I don’t remember the exact phrase that he used in one of the interviews someone had recorded with him, but when asked why he did what he did, he said something to the effect that people don’t look around enough, and appreciate the world around him. The things he made were bright. Blindingly so. His goal was essentially to create things where the light was so bright as to be disorienting – to force the viewer to reassess where they were – to look around, and notice the world around them.
I thought to myself, “I knew Kevin – I knew he was smart. When did he get wise?”
It’s that sort of wisdom – that sort of drive, or vision, or passion that changes the world. Changes how people perceive things, how they understand the world around them. Will Wright does that through games. Kevin did that through his art. Picasso, Matisse, Van Gogh, David, Da Vinci – they all did this in their time.
I work in games at a fortuitous time. The medium is in great flux, and fundamentally, there have been very few pieces of videogames as “art.” Rez qualifies, I would say. It’s an interactive experience that evokes such a sense of … immersive reaction. It’s not about a story, characters, or anything that one would associate with traditional narrative – instead, it creates a feeling, through the interactivity, that I find almost completely unique to games. Ico, though more character oriented, is like staring at an older painting, and seeing the interplay and symbolism in how the characters are portrayed – the interactivity in Ico is like learning to understand the characters in a great painting through observation.

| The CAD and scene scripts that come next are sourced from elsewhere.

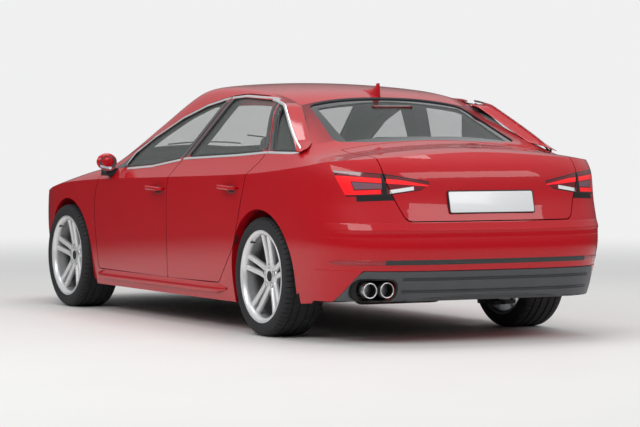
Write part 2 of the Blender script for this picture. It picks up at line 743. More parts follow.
# float glass silvered on its back; a faint blue tint from the coating
silvered = grained(
    "silveredMirrorGlass", {"Metallic": 1.0}, ("#AEB4BA", "#BEC3C8"), (0.03, 2), rough=(0.02, 0.06),
)
coreFins = finnedCore()
# soot burnt on inside the tail pipes: dead black and very rough
soot = grained("sootedSteel", {"Roughness": 0.95}, ("#030303", "#0C0B0A"), (0.003, 3))
# body paint in shade inside the hollow behind a door handle
cupShade = grained("paintedHandleCup", {
    "Roughness": 0.35, "Coat Weight": 0.4, "Coat Roughness": 0.1,
}, ("#3E060C", "#5A0A12"), (0.02, 2))


def materialFor(name):
    pairs = (
        ("door_glass", sideGlazing), ("quarter_glass", sideGlazing), ("windscreen", screenGlazing),
        ("rear_window", rearGlazing), ("door_mirror", mirrorPaint), ("_door_", doorPaint),
        ("side_frame", doorPaint), ("roof_panel", roofPaint), ("front_bumper", nosePaint),
        ("rim_", alloy), ("tyre_", tyreSurface), ("brake_disc", discIron), ("engine", engineIron),
        ("knuckle", darkSteel), ("suspension", darkSteel), ("tail_lamps", tailLens),
        ("headlamps", headLens), ("grille", blackPlastic), ("undertray", blackPlastic),
        ("wheel_liners", blackPlastic), ("radiator", coreFins), ("rear_strip", rearMesh),
        ("rear_diffuser", greyPlastic), ("floor_pan", underside), ("front_seats", fabric),
        ("rear_bench", fabric), ("dashboard", dashPlastic),
        ("console", dashPlastic), ("steering", dashPlastic), ("exhaust", pipeSteel),
    )
    for part, material in pairs:
        if part in name:
            return material
    return paint


for name, node in nodes.items():
    node.data.materials.clear()
    node.data.materials.append(materialFor(name))
print("materials ready:", len(bpy.data.materials))


def sideNodes(side):
    return ["front_door_" + side, "rear_door_" + side, "side_frame_" + side]


# The pressed side of the body above the shoulder, in metres.
sideForm = {
    "shoulderY": 0.9150,
    "rearZ": 0.9170,
    "slope": 0.0172,
    "radius": 109.9,
    "startX": -2.0142,
    "beltInset": 0.072,
    "beltRise": 1.3,
    "glassRise": 1.75,
}


def skinY(x, z):
    # shoulder height: rearZ - slope*back - back^2 / (2 radius); above it the side leans in by
    # rise/beltRise up to the belt inset and by rise/glassRise from there on
    back = x - sideForm["startX"]
    rise = z - (sideForm["rearZ"] - sideForm["slope"] * back - back * back / (2 * sideForm["radius"]))
    belt = sideForm["beltInset"]
    low = np.clip(rise / sideForm["beltRise"], 0, belt)
    high = np.clip(rise - belt * sideForm["beltRise"], 0, None) / sideForm["glassRise"]
    return sideForm["shoulderY"] - low - high


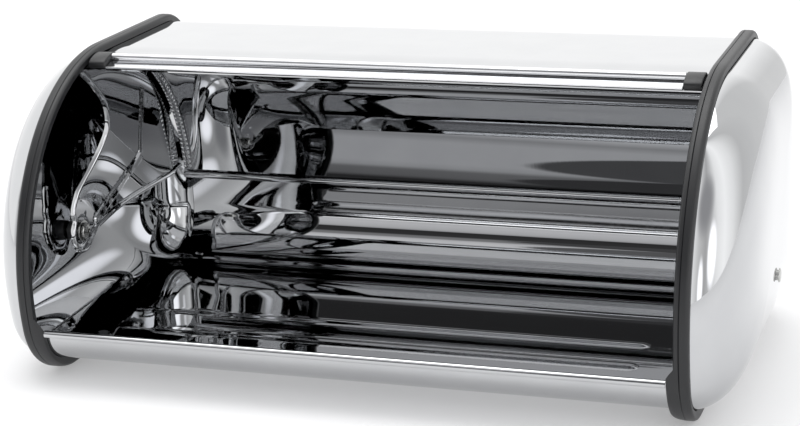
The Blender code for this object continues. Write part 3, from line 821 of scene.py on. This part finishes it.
@dataclass
class Casing:
    """One bent sheet: top, back, floor with two pressed beads, and the lip with its hem."""

    finishes: Finishes
    top_edge_angle: float = 93.5
    top_crease_back: float = 0.0080
    top_edge_drop: float = 0.0006
    lip_angle: float = 192.7
    hem_radius: float = 0.0018
    hem_turn: float = 215.0
    hem_steps: int = 24
    hem_edge: float = 0.1793
    bead_places: Pair = (-0.0065, -0.0420)
    bead_half_length: float = 0.150
    bead_half_width: float = 0.0035
    bead_height: float = 0.0012
    bead_runout: float = 0.006
    bead_steps: int = 12
    runout_steps: int = 6
    length_steps: int = 24
    top_edge_steps: int = 3
    lip_steps: int = 8
    floor_step: float = 0.004
    floor_band: float = 0.0001   # how near the floor's height a point counts as on it

    def bead_rise(self, x: float, y: float) -> float:
        """Height of the pressed beads at a place on the floor.

        Args:
            x: place along the box.
            y: place from front to back.

        Returns:
            The height, which is 0 beside the beads.
        """
        rise = 0.0
        for place in self.bead_places:
            across = abs(y - place) / self.bead_half_width
            along = smooth((self.bead_half_length - abs(x)) / self.bead_runout)
            if across < 1:
                rise = self.bead_height * (0.5 + 0.5 * math.cos(across * math.pi)) * along
        return rise

    def path(self) -> list[Pair]:
        """Middle line of the sheet, from the top's front edge to the rolled hem."""
        edge = polar(WALL.radius - self.top_edge_drop, self.top_edge_angle)
        crease = (PIVOT_Y + self.top_crease_back, PIVOT_Z + WALL.radius)
        high = WALL.high_corner_arc()[::-1]
        low = WALL.low_corner_arc()[::-1]
        corner = WALL.front_corner_arc()[::-1]
        path = [edge, *run(edge, crease, self.top_edge_steps), crease,
                *run(crease, high[0], STRAIGHT_STEPS), *high,
                *run(high[-1], low[0], STRAIGHT_STEPS), *low]
        floor = [low[-1][0]]
        for place in self.bead_places:
            floor += [place - across for across in spread(self.bead_half_width, self.bead_steps)]
        floor.append(corner[0][0])
        for first, second in zip(floor, floor[1:]):
            count = max(1, round(abs(second - first) / self.floor_step))
            path += [(first + (second - first) * (step + 1) / count, WALL.floor) for step in range(count)]
        path += corner[1:]
        path += WALL.front(WALL.corner_angle(), self.lip_angle, self.lip_steps)[1:]
        return path + rolled_edge(path[-1], self.lip_angle - 90, self.lip_angle, self.hem_radius,
                                  self.hem_turn, self.hem_steps)

    def build(self) -> None:
        """Build the sheet."""
        edge = RIM_X - SHEET / 2 - FIT
        ends = [self.bead_half_length - self.bead_runout * step / self.runout_steps
                for step in range(self.runout_steps + 1)]
        plain = spread(self.bead_half_length - self.bead_runout, self.length_steps)
        places = (edge, self.hem_edge, *ends, *plain)
        stations = sorted({round(sign * place, 7) for place in places for sign in (1, -1)})
        path = self.path()
        rows = []
        for index, (y, z) in enumerate(path):
            in_hem = index >= len(path) - self.hem_steps
            row = []
            for x in stations:
                if in_hem:
                    x = math.copysign(min(abs(x), self.hem_edge), x)
                lift = self.bead_rise(x, y) if z < WALL.floor + self.floor_band else 0.0
                row.append((x, y, z + lift))
            rows.append(row)
        Piece("bent_casing_sheet", grid(rows), Body.CASING, Slot.SHEET,
              ("body_sheet",), thickness=SHEET).place(self.finishes)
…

So, there are a few examples where games manage to evoke something totally unique – but for the most part, people haven’t really figured out that games are really *art*. Like, ART. Not just that they are artistic, or contain artistic qualities. The medium is like a canvas – like a camera, or a paintbrush – the medium is a tool that can convey something to the viewer – but we have a tool that has more potential than any medium has come before, because the potential is there to engage the user in a way that no previous medium ever has.
Do I think I’m the person who’s going to upend the genre? Who will really be a Picasso of our time?
It would be extraordinarily arrogant of me to say so.
But at the same time, I’m not willing to close that door. I’m not willing to settle for less.